> _Work required_
In the records below, find the line that contains "Model this object" and the line that contains "rod_d = 10; // [8:0.5:12]". Set down exactly those lines and every line between them, and nothing more.

> _Stored records_
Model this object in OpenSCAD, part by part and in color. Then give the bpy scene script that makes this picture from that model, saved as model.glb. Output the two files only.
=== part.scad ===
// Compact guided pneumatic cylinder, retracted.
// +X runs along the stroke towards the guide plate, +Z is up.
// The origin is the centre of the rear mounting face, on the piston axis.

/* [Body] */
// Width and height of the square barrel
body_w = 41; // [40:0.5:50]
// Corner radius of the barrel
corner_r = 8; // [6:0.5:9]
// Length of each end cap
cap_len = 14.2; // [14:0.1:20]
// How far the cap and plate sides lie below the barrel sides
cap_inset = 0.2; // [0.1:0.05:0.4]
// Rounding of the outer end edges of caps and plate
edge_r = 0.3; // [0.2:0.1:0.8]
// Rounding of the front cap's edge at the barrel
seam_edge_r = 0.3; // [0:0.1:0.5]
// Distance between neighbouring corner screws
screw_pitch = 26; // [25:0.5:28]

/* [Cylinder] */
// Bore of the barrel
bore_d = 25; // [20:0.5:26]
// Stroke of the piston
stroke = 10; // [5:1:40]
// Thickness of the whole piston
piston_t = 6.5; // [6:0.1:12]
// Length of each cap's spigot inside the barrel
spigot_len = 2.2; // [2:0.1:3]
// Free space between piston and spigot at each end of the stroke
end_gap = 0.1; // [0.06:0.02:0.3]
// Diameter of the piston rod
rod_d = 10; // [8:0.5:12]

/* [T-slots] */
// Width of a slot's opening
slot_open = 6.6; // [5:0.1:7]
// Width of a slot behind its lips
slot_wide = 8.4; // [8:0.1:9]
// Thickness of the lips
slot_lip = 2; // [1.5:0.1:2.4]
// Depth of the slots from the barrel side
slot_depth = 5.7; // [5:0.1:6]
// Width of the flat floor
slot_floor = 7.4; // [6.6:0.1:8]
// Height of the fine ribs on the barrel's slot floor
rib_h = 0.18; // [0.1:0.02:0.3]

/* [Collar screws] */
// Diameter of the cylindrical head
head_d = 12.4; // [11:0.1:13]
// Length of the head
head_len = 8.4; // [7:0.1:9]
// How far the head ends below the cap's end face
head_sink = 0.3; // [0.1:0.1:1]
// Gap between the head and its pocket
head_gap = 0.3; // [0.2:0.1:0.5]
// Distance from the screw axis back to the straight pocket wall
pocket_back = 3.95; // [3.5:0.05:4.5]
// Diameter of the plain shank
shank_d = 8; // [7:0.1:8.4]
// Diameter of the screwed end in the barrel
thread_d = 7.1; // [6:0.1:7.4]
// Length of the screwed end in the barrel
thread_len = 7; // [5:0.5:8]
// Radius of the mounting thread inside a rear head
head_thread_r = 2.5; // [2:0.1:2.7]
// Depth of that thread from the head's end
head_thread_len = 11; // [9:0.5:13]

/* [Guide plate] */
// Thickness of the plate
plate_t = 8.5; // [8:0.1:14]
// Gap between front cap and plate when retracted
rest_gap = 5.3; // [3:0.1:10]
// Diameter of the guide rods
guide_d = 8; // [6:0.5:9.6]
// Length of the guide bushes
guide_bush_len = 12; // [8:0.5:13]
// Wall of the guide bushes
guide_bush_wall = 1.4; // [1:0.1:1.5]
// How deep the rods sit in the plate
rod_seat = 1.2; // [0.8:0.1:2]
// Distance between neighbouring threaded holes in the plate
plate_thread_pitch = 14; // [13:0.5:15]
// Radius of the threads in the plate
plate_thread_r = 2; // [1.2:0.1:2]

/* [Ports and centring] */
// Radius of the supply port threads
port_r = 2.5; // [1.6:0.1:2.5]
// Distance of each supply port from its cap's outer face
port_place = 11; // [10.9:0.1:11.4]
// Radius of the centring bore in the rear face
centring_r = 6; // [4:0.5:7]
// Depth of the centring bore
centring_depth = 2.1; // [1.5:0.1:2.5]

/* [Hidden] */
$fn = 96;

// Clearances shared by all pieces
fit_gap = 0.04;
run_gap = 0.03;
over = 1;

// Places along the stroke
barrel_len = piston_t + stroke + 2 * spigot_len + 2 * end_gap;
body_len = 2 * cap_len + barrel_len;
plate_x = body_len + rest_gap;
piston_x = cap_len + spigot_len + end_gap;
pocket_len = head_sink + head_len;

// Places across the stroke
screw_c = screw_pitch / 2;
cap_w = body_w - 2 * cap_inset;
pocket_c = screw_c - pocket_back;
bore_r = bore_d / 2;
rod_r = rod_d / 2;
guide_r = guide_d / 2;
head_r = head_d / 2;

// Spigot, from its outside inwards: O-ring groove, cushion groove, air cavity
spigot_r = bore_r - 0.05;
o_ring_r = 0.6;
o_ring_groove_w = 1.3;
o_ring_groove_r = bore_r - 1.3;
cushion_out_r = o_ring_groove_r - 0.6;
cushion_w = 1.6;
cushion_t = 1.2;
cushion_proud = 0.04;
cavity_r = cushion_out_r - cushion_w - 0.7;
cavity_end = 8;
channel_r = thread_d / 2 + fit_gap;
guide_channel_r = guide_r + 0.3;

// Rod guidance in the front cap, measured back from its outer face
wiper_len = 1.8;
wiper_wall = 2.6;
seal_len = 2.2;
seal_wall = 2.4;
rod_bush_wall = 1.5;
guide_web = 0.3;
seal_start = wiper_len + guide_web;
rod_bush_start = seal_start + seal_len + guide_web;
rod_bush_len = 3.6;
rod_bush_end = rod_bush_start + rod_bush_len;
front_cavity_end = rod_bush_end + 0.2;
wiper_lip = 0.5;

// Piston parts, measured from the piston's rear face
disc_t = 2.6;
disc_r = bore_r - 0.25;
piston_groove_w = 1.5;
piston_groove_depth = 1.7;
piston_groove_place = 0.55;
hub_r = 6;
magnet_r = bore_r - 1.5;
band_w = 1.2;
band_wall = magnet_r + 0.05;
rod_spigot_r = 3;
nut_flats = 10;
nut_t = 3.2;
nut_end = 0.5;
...
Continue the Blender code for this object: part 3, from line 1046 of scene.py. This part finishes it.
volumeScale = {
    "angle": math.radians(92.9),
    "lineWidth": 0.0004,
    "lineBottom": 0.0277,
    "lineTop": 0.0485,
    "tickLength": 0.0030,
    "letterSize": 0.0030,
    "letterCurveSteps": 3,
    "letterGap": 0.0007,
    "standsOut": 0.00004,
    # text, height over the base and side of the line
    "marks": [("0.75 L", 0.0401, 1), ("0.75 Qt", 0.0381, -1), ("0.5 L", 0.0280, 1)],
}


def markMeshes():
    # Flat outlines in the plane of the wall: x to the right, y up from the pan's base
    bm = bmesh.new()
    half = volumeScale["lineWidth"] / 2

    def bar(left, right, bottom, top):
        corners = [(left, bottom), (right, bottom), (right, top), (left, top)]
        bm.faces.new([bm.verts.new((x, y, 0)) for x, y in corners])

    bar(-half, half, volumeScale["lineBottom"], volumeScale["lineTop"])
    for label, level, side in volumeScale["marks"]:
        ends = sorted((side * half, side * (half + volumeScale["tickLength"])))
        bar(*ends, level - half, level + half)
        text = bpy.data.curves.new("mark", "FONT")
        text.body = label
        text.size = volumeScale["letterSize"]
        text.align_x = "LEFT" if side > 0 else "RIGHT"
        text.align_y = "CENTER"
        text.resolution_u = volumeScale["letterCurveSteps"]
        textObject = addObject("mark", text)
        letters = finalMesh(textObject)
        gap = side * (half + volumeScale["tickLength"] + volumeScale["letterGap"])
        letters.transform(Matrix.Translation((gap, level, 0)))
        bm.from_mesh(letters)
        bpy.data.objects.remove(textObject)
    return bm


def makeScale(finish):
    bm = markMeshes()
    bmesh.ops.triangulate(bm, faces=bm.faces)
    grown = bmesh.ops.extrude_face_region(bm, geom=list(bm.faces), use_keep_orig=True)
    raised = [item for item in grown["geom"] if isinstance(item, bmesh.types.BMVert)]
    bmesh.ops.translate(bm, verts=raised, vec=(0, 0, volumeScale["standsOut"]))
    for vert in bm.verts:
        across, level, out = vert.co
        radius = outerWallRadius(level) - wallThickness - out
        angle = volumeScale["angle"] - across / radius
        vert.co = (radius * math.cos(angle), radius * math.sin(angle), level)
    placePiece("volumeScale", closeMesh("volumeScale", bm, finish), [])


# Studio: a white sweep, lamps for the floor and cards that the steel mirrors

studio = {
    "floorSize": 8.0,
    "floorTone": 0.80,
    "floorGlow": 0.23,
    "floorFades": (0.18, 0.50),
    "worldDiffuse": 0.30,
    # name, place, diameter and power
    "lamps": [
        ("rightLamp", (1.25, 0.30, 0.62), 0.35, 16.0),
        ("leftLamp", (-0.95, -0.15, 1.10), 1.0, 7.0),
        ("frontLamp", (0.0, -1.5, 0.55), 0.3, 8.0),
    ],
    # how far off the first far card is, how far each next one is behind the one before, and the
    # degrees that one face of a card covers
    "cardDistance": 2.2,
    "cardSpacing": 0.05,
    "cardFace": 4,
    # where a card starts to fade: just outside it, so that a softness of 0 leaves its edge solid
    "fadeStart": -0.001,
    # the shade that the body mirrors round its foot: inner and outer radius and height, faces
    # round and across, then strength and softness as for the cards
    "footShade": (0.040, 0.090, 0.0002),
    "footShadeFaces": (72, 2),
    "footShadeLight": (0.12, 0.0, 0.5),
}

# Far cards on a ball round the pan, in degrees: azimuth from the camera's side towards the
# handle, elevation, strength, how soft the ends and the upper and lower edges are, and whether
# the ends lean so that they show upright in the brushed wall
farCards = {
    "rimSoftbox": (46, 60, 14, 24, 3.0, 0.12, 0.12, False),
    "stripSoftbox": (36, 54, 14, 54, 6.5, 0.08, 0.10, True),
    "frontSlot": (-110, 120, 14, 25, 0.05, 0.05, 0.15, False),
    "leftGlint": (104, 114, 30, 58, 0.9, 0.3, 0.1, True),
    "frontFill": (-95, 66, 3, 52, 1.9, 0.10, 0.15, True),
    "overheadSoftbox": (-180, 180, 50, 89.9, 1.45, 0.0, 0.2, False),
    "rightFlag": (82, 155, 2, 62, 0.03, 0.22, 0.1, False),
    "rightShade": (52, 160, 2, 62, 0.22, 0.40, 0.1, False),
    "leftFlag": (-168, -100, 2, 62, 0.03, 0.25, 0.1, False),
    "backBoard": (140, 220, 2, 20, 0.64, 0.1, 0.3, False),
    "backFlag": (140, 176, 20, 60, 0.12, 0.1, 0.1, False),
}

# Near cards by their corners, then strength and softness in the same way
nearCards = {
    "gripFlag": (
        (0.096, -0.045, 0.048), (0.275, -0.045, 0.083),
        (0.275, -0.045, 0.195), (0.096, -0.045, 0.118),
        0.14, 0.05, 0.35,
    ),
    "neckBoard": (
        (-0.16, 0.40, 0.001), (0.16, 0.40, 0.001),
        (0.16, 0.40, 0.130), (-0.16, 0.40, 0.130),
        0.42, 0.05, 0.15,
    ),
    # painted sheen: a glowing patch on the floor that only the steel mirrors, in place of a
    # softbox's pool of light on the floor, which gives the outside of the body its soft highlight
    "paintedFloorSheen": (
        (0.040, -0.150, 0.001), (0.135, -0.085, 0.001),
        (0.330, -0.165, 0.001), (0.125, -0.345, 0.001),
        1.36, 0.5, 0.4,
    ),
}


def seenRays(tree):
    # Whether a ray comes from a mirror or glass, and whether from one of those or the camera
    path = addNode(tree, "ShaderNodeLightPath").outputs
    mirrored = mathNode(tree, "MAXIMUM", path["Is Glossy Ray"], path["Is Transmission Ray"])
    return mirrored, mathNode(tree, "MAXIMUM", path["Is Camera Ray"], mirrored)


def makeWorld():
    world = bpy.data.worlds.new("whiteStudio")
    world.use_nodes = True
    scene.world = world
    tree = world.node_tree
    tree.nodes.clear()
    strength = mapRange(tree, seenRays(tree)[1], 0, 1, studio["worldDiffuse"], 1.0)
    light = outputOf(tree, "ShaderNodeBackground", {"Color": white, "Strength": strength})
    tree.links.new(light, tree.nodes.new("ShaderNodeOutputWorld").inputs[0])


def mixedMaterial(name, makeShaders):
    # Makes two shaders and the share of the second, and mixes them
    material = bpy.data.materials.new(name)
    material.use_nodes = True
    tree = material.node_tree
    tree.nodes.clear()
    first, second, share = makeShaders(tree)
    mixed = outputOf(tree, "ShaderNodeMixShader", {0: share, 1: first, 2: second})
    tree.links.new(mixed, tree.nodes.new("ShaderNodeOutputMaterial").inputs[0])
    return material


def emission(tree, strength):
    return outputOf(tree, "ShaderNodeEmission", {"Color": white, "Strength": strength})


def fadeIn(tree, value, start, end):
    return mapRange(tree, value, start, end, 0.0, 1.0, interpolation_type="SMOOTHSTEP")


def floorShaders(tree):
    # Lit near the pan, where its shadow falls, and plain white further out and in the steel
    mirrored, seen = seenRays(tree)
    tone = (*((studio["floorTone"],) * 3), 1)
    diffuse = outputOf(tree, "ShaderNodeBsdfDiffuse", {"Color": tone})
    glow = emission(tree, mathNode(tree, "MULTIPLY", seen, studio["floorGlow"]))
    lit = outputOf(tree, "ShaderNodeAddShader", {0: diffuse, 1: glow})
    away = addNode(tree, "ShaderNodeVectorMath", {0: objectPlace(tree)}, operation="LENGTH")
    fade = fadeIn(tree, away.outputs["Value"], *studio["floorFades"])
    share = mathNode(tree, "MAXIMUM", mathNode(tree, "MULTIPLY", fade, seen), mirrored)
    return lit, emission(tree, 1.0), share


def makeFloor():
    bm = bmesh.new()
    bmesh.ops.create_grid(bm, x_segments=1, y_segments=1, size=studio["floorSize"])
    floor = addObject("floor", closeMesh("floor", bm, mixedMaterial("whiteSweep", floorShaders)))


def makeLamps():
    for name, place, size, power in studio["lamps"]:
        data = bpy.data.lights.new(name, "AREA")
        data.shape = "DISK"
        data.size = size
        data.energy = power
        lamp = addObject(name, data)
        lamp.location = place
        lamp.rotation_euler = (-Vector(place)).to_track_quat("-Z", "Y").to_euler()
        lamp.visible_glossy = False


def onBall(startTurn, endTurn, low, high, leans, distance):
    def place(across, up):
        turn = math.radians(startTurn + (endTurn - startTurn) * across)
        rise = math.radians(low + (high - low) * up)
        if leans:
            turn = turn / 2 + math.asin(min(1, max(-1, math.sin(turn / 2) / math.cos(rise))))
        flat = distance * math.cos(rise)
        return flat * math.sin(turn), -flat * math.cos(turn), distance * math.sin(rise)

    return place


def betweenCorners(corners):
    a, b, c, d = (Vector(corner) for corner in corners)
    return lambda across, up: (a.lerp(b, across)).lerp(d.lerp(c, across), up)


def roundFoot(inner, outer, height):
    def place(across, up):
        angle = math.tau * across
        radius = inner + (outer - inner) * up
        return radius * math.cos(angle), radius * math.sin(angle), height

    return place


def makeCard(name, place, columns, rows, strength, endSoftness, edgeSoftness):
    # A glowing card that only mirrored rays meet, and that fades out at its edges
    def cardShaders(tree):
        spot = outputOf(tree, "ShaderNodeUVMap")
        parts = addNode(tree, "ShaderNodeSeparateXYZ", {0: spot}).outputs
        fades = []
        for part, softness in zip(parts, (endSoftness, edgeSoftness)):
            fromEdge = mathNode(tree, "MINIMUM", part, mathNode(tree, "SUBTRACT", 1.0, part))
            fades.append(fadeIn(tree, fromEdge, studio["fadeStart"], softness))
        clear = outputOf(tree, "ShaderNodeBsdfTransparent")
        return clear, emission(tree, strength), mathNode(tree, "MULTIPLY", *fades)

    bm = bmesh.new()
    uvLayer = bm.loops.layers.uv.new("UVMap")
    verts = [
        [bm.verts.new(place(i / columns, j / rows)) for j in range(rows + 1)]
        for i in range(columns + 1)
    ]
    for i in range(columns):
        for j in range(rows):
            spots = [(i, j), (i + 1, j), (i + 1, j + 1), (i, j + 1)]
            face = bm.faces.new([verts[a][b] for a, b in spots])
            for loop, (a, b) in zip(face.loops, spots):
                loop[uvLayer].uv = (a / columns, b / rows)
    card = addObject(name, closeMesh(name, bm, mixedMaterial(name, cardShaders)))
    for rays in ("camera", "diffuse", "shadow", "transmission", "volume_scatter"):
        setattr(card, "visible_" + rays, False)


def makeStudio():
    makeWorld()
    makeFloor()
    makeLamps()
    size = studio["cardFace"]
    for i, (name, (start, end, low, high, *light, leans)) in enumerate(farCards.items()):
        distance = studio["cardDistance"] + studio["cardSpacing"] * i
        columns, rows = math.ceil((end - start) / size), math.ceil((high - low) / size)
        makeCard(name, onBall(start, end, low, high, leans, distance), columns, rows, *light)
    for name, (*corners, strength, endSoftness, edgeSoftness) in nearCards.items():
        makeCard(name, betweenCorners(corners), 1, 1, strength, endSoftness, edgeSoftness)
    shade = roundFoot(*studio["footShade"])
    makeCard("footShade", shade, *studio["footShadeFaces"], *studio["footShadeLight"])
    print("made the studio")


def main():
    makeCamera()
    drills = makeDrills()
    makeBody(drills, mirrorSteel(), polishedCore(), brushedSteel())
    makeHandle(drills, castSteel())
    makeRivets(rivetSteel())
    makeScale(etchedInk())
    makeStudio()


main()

> _Task answer_
Model this object in OpenSCAD, part by part and in color. Then give the bpy scene script that makes this picture from that model, saved as model.glb. Output the two files only.
=== part.scad ===
// Compact guided pneumatic cylinder, retracted.
// +X runs along the stroke towards the guide plate, +Z is up.
// The origin is the centre of the rear mounting face, on the piston axis.

/* [Body] */
// Width and height of the square barrel
body_w = 41; // [40:0.5:50]
// Corner radius of the barrel
corner_r = 8; // [6:0.5:9]
// Length of each end cap
cap_len = 14.2; // [14:0.1:20]
// How far the cap and plate sides lie below the barrel sides
cap_inset = 0.2; // [0.1:0.05:0.4]
// Rounding of the outer end edges of caps and plate
edge_r = 0.3; // [0.2:0.1:0.8]
// Rounding of the front cap's edge at the barrel
seam_edge_r = 0.3; // [0:0.1:0.5]
// Distance between neighbouring corner screws
screw_pitch = 26; // [25:0.5:28]

/* [Cylinder] */
// Bore of the barrel
bore_d = 25; // [20:0.5:26]
// Stroke of the piston
stroke = 10; // [5:1:40]
// Thickness of the whole piston
piston_t = 6.5; // [6:0.1:12]
// Length of each cap's spigot inside the barrel
spigot_len = 2.2; // [2:0.1:3]
// Free space between piston and spigot at each end of the stroke
end_gap = 0.1; // [0.06:0.02:0.3]
// Diameter of the piston rod
rod_d = 10; // [8:0.5:12]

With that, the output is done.